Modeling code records
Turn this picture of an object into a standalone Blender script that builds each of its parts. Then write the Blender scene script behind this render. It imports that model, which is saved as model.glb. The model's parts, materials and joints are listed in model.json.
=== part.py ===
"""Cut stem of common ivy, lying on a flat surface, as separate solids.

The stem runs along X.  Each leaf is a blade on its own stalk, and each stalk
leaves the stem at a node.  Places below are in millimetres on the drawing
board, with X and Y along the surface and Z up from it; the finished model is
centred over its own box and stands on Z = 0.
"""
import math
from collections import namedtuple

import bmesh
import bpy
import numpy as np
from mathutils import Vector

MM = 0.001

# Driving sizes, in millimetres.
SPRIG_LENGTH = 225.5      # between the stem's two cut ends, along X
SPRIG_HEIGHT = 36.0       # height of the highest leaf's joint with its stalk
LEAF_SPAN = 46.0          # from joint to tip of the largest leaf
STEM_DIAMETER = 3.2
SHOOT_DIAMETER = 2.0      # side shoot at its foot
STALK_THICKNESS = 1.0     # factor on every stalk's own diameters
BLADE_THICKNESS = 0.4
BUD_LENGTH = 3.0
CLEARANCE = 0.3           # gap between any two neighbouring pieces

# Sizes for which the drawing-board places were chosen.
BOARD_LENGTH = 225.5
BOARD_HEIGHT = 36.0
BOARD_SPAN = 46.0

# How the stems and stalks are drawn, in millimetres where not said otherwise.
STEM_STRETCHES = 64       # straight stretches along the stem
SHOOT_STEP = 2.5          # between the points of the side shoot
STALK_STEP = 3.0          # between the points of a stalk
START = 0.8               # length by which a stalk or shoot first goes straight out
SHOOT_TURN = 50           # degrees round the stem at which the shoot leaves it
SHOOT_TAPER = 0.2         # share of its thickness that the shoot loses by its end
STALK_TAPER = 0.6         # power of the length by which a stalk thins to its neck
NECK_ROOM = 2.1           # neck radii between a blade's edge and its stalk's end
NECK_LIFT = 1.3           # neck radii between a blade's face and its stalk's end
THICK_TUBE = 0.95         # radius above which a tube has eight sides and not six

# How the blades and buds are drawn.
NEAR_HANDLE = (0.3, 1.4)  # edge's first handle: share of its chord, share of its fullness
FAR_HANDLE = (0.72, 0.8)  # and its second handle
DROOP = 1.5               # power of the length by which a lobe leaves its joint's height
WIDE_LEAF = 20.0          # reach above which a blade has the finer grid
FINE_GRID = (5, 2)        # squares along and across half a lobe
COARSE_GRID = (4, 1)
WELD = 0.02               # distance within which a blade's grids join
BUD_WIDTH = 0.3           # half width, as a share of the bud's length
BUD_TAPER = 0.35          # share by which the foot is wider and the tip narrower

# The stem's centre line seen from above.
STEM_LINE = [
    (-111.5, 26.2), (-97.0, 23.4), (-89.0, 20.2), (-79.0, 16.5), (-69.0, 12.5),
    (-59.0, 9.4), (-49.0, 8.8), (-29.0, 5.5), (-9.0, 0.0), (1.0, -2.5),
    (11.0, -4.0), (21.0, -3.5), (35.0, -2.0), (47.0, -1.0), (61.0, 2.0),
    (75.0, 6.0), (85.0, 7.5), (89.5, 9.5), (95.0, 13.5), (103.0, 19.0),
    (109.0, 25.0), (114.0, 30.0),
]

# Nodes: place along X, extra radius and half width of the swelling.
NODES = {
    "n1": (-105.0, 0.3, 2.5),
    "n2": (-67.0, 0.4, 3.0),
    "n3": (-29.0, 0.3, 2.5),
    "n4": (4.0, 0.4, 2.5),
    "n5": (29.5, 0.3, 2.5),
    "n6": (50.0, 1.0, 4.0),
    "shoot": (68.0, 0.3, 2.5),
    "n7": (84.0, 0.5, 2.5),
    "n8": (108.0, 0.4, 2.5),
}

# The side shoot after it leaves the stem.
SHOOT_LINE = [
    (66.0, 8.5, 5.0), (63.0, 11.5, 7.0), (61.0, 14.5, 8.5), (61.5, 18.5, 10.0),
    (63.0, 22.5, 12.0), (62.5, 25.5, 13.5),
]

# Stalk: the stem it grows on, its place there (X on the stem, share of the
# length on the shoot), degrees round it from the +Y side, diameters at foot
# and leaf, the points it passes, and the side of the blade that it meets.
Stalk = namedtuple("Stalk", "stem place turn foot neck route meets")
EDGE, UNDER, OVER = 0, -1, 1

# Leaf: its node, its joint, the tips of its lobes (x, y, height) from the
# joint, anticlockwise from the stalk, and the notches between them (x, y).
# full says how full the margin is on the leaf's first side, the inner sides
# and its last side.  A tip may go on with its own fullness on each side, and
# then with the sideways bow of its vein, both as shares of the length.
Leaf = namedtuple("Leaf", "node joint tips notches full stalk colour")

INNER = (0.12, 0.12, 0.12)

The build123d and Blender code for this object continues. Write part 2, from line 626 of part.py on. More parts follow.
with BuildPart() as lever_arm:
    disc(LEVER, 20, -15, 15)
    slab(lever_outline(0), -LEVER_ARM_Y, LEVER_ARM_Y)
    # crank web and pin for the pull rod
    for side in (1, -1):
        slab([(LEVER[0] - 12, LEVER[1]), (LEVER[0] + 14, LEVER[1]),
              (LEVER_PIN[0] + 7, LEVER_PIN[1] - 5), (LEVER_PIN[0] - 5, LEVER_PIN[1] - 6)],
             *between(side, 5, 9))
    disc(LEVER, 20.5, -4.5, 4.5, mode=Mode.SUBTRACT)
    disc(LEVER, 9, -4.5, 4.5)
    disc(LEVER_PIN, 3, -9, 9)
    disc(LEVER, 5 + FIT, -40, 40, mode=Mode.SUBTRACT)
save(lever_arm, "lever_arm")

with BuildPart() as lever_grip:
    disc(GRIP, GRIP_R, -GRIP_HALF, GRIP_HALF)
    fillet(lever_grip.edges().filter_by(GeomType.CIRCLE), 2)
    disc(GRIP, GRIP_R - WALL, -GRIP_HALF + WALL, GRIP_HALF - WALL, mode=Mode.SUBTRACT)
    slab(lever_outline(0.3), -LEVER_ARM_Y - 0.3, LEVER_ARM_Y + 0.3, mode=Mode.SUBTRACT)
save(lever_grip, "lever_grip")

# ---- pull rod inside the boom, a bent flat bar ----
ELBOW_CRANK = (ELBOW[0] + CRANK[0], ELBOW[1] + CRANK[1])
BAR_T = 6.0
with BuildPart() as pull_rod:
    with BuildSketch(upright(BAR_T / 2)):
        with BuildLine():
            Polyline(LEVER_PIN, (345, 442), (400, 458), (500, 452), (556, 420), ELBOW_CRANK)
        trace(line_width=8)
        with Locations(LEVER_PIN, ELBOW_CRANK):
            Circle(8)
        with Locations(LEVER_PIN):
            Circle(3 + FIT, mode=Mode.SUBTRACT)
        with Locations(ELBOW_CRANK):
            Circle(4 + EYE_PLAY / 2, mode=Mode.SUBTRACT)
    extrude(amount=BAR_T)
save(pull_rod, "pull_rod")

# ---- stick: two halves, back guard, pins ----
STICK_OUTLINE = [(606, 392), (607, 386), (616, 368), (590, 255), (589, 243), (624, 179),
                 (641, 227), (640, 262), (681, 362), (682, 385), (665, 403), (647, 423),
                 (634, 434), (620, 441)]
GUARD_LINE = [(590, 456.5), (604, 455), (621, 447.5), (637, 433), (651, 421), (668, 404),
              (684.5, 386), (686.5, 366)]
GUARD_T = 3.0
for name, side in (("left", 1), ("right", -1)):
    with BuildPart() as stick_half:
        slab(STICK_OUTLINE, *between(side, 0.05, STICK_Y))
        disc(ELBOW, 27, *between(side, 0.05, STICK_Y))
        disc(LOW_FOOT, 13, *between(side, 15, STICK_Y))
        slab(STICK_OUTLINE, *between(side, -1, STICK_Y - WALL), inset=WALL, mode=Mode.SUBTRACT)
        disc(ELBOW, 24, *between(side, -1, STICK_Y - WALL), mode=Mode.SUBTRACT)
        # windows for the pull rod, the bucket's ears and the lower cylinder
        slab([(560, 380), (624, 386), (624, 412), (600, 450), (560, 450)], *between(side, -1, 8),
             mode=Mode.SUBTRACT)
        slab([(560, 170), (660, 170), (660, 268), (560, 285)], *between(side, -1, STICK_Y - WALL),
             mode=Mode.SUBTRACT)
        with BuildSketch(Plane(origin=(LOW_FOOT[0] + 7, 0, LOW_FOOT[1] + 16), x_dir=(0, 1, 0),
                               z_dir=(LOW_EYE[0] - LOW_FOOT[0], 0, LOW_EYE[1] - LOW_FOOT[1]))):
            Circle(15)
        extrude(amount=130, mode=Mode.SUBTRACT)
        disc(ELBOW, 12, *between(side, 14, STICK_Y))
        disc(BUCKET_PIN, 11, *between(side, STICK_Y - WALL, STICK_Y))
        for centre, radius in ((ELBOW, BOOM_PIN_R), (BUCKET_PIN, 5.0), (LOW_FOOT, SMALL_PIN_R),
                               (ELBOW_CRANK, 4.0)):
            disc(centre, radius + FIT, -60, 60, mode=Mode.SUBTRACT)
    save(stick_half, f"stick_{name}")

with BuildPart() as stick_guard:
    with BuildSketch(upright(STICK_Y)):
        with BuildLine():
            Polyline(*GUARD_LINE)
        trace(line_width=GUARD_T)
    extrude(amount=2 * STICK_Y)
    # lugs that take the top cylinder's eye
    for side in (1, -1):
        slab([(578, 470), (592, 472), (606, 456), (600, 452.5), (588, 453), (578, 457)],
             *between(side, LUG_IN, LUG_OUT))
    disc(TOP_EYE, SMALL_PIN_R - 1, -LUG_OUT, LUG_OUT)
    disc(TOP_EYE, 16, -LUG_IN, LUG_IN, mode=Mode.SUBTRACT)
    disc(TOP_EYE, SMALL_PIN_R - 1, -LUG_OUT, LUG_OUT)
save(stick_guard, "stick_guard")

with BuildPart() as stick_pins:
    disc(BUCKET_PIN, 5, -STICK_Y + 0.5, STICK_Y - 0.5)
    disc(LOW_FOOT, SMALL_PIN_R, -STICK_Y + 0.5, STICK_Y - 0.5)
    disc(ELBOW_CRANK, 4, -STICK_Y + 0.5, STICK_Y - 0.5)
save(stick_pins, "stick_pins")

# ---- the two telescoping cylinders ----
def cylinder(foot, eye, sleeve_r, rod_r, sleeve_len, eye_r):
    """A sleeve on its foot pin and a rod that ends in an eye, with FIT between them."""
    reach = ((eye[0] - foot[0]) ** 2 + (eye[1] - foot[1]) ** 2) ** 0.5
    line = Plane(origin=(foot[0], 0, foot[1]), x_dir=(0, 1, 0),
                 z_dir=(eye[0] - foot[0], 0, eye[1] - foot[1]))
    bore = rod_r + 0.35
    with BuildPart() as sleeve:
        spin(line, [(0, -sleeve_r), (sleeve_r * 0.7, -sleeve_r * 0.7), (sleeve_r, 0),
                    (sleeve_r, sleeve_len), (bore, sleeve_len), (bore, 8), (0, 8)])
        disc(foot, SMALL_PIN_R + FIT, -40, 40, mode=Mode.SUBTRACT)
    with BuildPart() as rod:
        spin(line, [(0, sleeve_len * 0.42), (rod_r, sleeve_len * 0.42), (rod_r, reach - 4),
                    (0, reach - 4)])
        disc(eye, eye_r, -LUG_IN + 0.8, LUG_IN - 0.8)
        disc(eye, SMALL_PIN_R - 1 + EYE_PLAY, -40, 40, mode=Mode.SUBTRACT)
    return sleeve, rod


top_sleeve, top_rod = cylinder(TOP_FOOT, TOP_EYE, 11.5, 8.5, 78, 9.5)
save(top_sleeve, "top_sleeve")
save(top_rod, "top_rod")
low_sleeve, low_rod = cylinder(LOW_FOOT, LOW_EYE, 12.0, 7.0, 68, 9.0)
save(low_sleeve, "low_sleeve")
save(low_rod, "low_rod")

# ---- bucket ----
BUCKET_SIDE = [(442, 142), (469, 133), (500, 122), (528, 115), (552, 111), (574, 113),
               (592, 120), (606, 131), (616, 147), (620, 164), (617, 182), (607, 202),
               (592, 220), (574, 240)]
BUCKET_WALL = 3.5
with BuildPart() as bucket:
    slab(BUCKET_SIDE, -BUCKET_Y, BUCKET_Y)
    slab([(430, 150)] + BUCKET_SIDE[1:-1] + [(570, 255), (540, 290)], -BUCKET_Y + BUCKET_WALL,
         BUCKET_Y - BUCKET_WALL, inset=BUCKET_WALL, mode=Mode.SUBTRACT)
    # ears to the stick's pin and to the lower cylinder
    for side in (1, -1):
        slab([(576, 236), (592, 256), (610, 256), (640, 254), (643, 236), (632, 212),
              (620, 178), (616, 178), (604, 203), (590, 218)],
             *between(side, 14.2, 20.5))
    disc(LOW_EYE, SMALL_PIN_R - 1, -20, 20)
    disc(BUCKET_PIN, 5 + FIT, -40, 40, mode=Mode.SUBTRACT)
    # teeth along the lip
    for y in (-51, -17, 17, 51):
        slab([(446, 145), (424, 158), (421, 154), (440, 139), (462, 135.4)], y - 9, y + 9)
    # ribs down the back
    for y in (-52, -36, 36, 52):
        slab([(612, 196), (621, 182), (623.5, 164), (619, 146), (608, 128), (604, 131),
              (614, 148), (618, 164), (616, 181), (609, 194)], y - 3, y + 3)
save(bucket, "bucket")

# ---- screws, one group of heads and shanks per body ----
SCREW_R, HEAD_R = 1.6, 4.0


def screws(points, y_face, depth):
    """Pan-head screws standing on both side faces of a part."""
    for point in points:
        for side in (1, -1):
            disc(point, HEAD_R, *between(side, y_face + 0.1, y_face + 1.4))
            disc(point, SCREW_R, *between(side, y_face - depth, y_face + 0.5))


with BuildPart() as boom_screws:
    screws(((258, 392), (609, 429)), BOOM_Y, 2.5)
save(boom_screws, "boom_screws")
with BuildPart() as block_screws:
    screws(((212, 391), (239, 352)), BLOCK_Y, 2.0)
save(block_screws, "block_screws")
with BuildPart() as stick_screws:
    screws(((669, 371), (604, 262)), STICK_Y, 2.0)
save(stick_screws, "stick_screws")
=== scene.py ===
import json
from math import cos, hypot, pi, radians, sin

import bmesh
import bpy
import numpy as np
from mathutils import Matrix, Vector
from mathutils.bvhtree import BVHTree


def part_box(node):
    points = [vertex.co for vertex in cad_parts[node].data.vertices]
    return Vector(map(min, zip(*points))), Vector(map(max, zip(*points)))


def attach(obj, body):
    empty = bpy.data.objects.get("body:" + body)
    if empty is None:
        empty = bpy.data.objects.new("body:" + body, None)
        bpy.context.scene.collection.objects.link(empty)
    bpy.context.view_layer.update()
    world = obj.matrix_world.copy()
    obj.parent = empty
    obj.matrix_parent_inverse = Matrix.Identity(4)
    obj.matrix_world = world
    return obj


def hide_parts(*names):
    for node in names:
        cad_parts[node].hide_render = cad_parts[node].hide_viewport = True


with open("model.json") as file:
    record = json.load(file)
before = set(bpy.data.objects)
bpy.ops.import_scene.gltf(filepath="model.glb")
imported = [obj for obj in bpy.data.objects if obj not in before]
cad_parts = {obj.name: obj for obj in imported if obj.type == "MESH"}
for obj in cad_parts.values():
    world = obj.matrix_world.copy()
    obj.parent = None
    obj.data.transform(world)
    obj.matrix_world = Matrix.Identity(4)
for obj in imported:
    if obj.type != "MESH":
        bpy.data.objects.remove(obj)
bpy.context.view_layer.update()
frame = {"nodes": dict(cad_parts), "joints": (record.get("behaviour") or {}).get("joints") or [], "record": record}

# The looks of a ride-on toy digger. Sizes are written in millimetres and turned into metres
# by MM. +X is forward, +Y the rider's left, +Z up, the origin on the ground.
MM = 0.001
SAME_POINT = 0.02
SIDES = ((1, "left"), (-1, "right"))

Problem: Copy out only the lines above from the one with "disc(point, SCREW_R, *between(side, y_face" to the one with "before = set(bpy.data.objects)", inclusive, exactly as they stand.

Full response:
            disc(point, SCREW_R, *between(side, y_face - depth, y_face + 0.5))


with BuildPart() as boom_screws:
    screws(((258, 392), (609, 429)), BOOM_Y, 2.5)
save(boom_screws, "boom_screws")
with BuildPart() as block_screws:
    screws(((212, 391), (239, 352)), BLOCK_Y, 2.0)
save(block_screws, "block_screws")
with BuildPart() as stick_screws:
    screws(((669, 371), (604, 262)), STICK_Y, 2.0)
save(stick_screws, "stick_screws")
=== scene.py ===
import json
from math import cos, hypot, pi, radians, sin

import bmesh
import bpy
import numpy as np
from mathutils import Matrix, Vector
from mathutils.bvhtree import BVHTree


def part_box(node):
    points = [vertex.co for vertex in cad_parts[node].data.vertices]
    return Vector(map(min, zip(*points))), Vector(map(max, zip(*points)))


def attach(obj, body):
    empty = bpy.data.objects.get("body:" + body)
    if empty is None:
        empty = bpy.data.objects.new("body:" + body, None)
        bpy.context.scene.collection.objects.link(empty)
    bpy.context.view_layer.update()
    world = obj.matrix_world.copy()
    obj.parent = empty
    obj.matrix_parent_inverse = Matrix.Identity(4)
    obj.matrix_world = world
    return obj


def hide_parts(*names):
    for node in names:
        cad_parts[node].hide_render = cad_parts[node].hide_viewport = True


with open("model.json") as file:
    record = json.load(file)
before = set(bpy.data.objects)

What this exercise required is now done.